La struttura principale dell’Abbazia si è sviluppata tra il X e XII secolo e, oggi come ieri, la sua imponenza resta intatta nonostante le devastazioni portate dai signori della guerra, che nel conflitto franco-savoiardo a cavallo tra il 1500 e il 1600 hanno semidistrutto il cosiddetto monastero nuovo (del XII secolo) di cui sono rimasti solo massicci ruderi, con mura, contrafforti e archi, buoni testimoni delle grandi capacità dei costruttori.
A noi sono arrivati integri la chiesa e il primo monastero, che fin dall’ingresso rendono conto delle difficoltà e delle geniali soluzioni escogitate dai maestri d’opera: la facciata e il portone si trovano in pratica sotto l’abside. Infatti, se comunemente nelle chiese la facciata e il portale sono localizzati frontalmente rispetto all’abside, la facciata della Sacra per adattarsi alla roccia, si trova invece nel piano sotto il pavimento dell’altare maggiore, ed è sovrastata dall’abside rivolto verso la Pianura Padana.
Una volta entrati, si sale la ripida e ardita Scalinata dei Morti scavata nella roccia e, passando sotto una serie archi rampanti, si arriva al Portale dello Zodiaco, simbolo del passaggio dalla terra al cielo, così chiamato perché il suoi stipiti sono decorati con i segni zodiacali e le costellazioni. Da qui si entra nella chiesa vera e propria, che presenta una fusione di stili tra il romanico e il gotico, con affreschi realizzati prevalentemente nel XVI secolo. All’interno dell’Abbazia si trova anche una biblioteca con diecimila volumi, le antiche sale di Casa Savoia, la torre della Bell’Alda, una torre di venti metri di altezza cui è legata una antica leggenda di una sfortunata fanciulla.

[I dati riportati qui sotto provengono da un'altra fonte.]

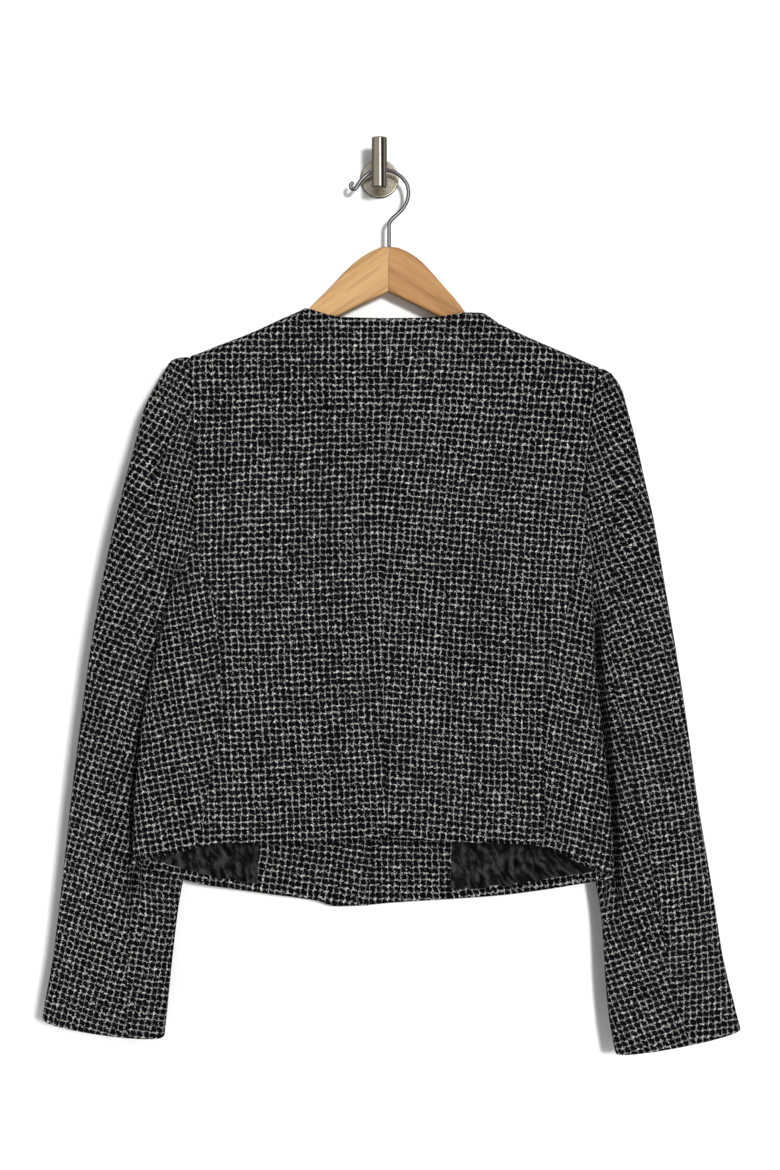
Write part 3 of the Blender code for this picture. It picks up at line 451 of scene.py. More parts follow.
def cubic(at, x, y):
    """A soft line through the points (x, y), read at `at`: a cubic that never overshoots. Its
    slope at a point is a weighted harmonic mean of the rises on both sides, or nought at a turn."""
    x, y = np.array(x, float), np.array(y, float)
    if x[0] > x[-1]:
        x, y = x[::-1], y[::-1]
    step = np.diff(x)
    rise = np.diff(y) / step
    turn = rise[:-1] * rise[1:] <= 0
    before, after = np.where(turn, 1, rise[:-1]), np.where(turn, 1, rise[1:])
    mean = 3 * (step[:-1] + step[1:]) / (
        (2 * step[1:] + step[:-1]) / before + (step[1:] + 2 * step[:-1]) / after
    )
    slope = np.concatenate([rise[:1], np.where(turn, 0, mean), rise[-1:]])
    at = np.clip(at, x[0], x[-1])
    i = np.clip(np.searchsorted(x, at) - 1, 0, len(step) - 1)
    t = (at - x[i]) / step[i]
    return (
        y[i] * (1 + 2 * t) * (1 - t) ** 2
        + slope[i] * step[i] * t * (1 - t) ** 2
        + y[i + 1] * t * t * (3 - 2 * t)
        + slope[i + 1] * step[i] * t * t * (t - 1)
    )


def smooth(at, rows, across, along=None):
    """Column `across` of a table, read at `at` in column `along`, or else in its first one."""
    along = along or rows[0]._fields[0]
    return cubic(at, [getattr(row, along) for row in rows], [getattr(row, across) for row in rows])


def across_body(x, z):
    """Place between the side folds at height z: -1 at the left fold, 1 at the right one."""
    left, right = smooth(z, FOLDS, "left"), smooth(z, FOLDS, "right")
    return (x - (left + right) / 2) / ((right - left) / 2)


def creases(x, z, rows):
    """Height of the soft folds at a point: bell-shaped across, faded at both ends."""
    height = 0.0
    for row in rows:
        along = (row.z_top - z) / (row.z_top - row.z_low)
        line = row.x_top + (row.x_low - row.x_top) * along
        ends = fade(along, *CREASE_STARTS) * (1 - fade(along, *CREASE_ENDS))
        height = height + row.height * ends * np.exp(-(((x - line) / row.width) ** 2))
    return height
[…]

Una curiosità: sembra che la mole della Sacra abbia ispirato lo scrittore Umberto Eco per la grande abbazia descritta nel romanzo Il nome della rosa. Lo stesso Eco ha raccontato che il regista del film tratto dal suo libro rinunciò a girare in questo luogo perché troppo impervio, con costi troppo alti. Una conferma dell’audacia e dell’abilità dei primi costruttori.